Our lives are weaved through stories—our parents’ stories, siblings, children, lovers, and neighbors. Yes, even our significant other’s grandmother (like this one). Grab those narratives, feel them, make them your own and then pass them along.
“No!” she yelled, reaching out for the small cup of water I brought up to my mouth. “You can’t eat or drink ANYTHING while you’re breastfeeding the baby.” I looked down at my one-day old son. He was sucking fiercely on my left breast, the one that for now seemed to be producing the most milk. Last night, he fell asleep sucking on it, causing a tear on the nipple. “Drink lots of water,” the nurse later told me, “it’ll help when your milk finally comes in.”
Yet, here was Reyna prying the cup from my hands and telling me I had to wait to drink water.
“But why,” I asked Reyna with a nervous laugh. “I’m so thirsty!

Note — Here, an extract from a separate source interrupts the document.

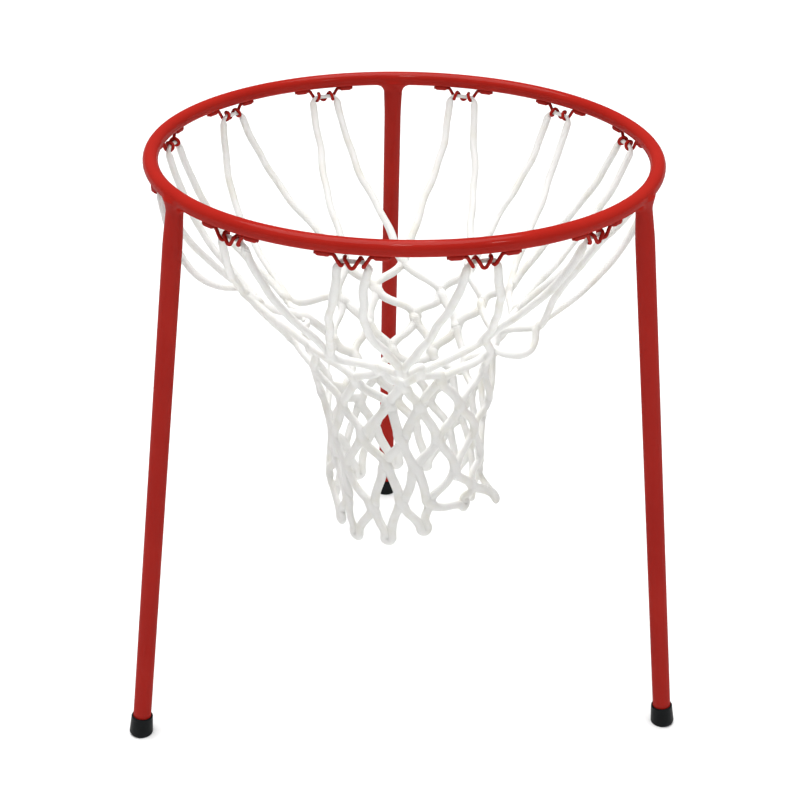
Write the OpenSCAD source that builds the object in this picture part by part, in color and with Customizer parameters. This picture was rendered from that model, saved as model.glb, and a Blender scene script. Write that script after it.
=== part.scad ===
// Free-standing floor basketball goal: a round bar ring on three splayed tube
// legs, twelve bent wire net hooks welded under the ring, and a white cord net.
// Millimetres, +Z up. The origin is the centre of the ring, on its centre line.

/* [Ring] */
// Clear inside diameter of the ring
ring_inside_d = 450; // [380:1:480]
// Diameter of the round bar that the ring is bent from
bar_d = 14; // [12:0.5:16]
// Height of the ring's centre line above the floor
ring_height = 550; // [500:1:900]

/* [Legs] */
// Outside diameter of a leg tube
leg_d = 17.5; // [14:0.5:18]
// Wall thickness of a leg tube
leg_wall = 1.5; // [1:0.1:3]
// Distance of the centre of each foot from the ring's axis
foot_r = 302; // [270:1:340]
// Depth of the leg's cut top below the ring's centre line
leg_top_drop = 3; // [2:0.5:5]
// Radius of the weld bead round the top of a leg
leg_bead_r = 2.4; // [1.5:0.1:3]

/* [Feet] */
// Outside diameter of a rubber ferrule at its rim
ferrule_top_d = 21; // [20:0.5:24]
// Outside diameter of a rubber ferrule above its rounded bottom
ferrule_bottom_d = 23; // [22:0.5:28]
// Height of a rubber ferrule's rim above the floor, along the leg
ferrule_h = 20; // [18:1:36]
// Thickness of rubber under the end of the tube
ferrule_sole = 6; // [5:0.5:8]
// Radius of the rounded edge at the bottom of a ferrule
ferrule_edge_r = 4; // [3:0.5:5]
// Thickness of the steel washer between the tube's end and the rubber
washer_t = 1.6; // [1:0.1:2]
// Diameter of the hole in that washer
washer_hole_d = 6; // [4:0.5:8]

/* [Net hooks] */
// Diameter of the hook wire
wire_d = 3.2; // [2.8:0.1:3.4]
// Distance of a curl's top below the welded ends of the wire
curl_top_drop = 2.6; // [2:0.1:3]
// Height of a curl, between the centres of the wire
curl_h = 7.4; // [7:0.1:8]
// Radius of the curl's quarter turns
curl_r = 3.2; // [3:0.1:3.4]
// Radius of the middle loop and of the bends at the welded ends
soft_bend_r = 2.4; // [2:0.1:2.6]
// Distance along the ring from a hook's middle to the top of a curl
curl_top_t = 6.4; // [6:0.1:7]
// Distance along the ring from a hook's middle to the bottom of a curl
curl_bottom_t = 9; // [8.8:0.1:9.5]
// Distance along the ring from a hook's middle to the start of a weld
weld_t = 16.5; // [16:0.1:18]
// Length of each end of the wire that is welded along the ring
weld_l = 15; // [12:1:18]
// Depth of the middle loop below the bottom of the curls
middle_extra = 1; // [0.5:0.1:2]
// Radius of the weld bead over each end of the wire
hook_bead_r = 3.3; // [3:0.1:3.6]
// Angle of the inner pair of hooks from the middle of the span between two legs
inner_hook_a = 13.3; // [12:0.1:15]
// Angle of the outer pair of hooks from the middle of the span between two legs
outer_hook_a = 41.5; // [38:0.1:43]

/* [Net] */
// Diameter of the net's cord where it passes through a hook
cord_d = 3.8; // [3:0.1:4]
// Radius of the net just below the hooks
net_top_r = 224; // [215:1:226]
// Radius of the net at its first row of knots
net_knot_r = 152; // [140:1:165]
// Radius of the net where its funnel meets its tube
net_neck_r = 78; // [70:1:85]
// Depth of the first row of knots below the ring's centre line
net_knot_z = 140; // [130:1:150]
// Depth of the neck below the ring's centre line
net_neck_z = 245; // [230:1:255]
// Depth of the net's bottom below the ring's centre line
net_bottom_z = 386; // [350:1:400]
// Thickness of the shells that stand for the net
net_t = 2; // [1.5:0.5:3]
// Clearance between two shells of the net that swing past each other
net_gap = 6; // [5:0.5:8]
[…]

She was intimidating, several kids later and some plastic surgeries to match, no one really knew her age. She was older, hid from Trujillo during his dictatorship, and was good childhood friends with my step-father. Those were the only gaps of time we had as references to match.
“Because, it could give the baby seizures.”
There was nothing on Google that mentioned that side of things, and the nurses never brought it up either.
She said she knew of a woman, a friend of a friend, and her eyes told me that was about as much as she knew—or remembered.
I didn’t argue back, or asked further questions. I also never drank water while nursing again.
Her story was enough for me.
And it wasn’t because of this newfound belief in that—drinking or eating with baby on the boob. But the respect for it—its origins and warning and that woman she supposedly knew. Most importantly, it was a respect for those specific words of caution and how that one story traveled through time.